No doubt you’ve already seen the discussions on Google’s recent demotion of JC Penney search results in the NYTimes Sunday article “Dirty Little Secrets of Search“. JC Penney, the retail chain, got slapped for an apparent overzealous exploitation of PageRank and spam sites to hit the top of search results (note that the article is the most frequently emailed from the NYTimes business section as of this moment, which is how I found out about it). I was struck not by the unseemly smackdown between the search engine and one of its customers, so much as some of what the article told us about the state of search.
- Google processes 1 billion queries per day, according to Matt Cutts, the head of the Webspam team at Google. So does Twitter, using Lucene. A billion here, a billion there…only not all queries are created equal, of course. Processing and content notwithstanding, that adds up to 1 billion attention span units for both Google and Twitter. An interesting indicator of the relationship between social media and ‘classic’ internet.
- Just over half of the clicks on Google search results go to the first result (34%) or the second result (~17%), according to a study last May by Daniel Ruby of Chitika, an online advertising network of 100,000 sites. Your mileage may vary, but your users are picking up their search habits in a ruthless environment where if results are not in the top two, relevance/recall doesn’t matter.
Naturally, if you’re building your own search apps, you probably spend an outsize proportion of your time on relevance (or you should) — like Google, looking for new ways to anticipate the intent behind user queries. But you don’t have to be Google to tap in to what your users know.
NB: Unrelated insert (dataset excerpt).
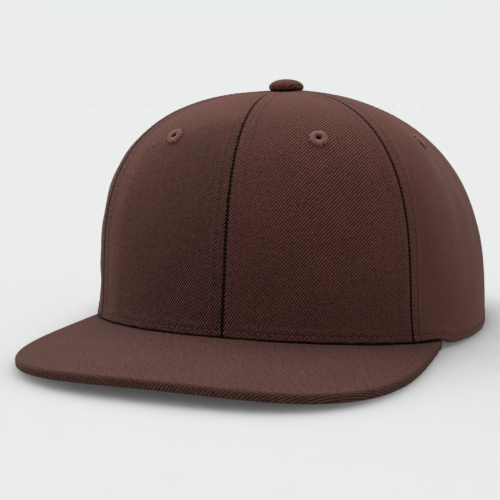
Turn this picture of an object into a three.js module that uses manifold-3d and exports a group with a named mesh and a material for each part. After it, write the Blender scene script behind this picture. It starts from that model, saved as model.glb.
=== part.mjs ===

We’ve just published a new white paper on ‘Applying Social Strategies with Lucidworks Enterprise.’ In it, we talk about the several ways to leverage social search factors. Using Lucidworks Enterprise and Solr, you can craft your search app to determine result relevance not only using traditional mechanisms such as computing intrinsic similarity of the query to the content of the document, but also what your users think about that similarity. Lucidworks Enterprise features Click Scoring, which can even track the links users choose for a particular search and adjust the relevance of documents interactively, adapting to changing conditions and user preferences.
And finally, intrinsic similarity is not all it’s cracked up to be. Here’s noted search blogger Steve Arnold:
Fact: There are no objective search results. … No relevance method delivers exactly the same results unless a human intervenes. … Web search has to generate revenue and only be “good enough.” Forget the superlatives and deal with the bias inherent in search, content processing, and indexing.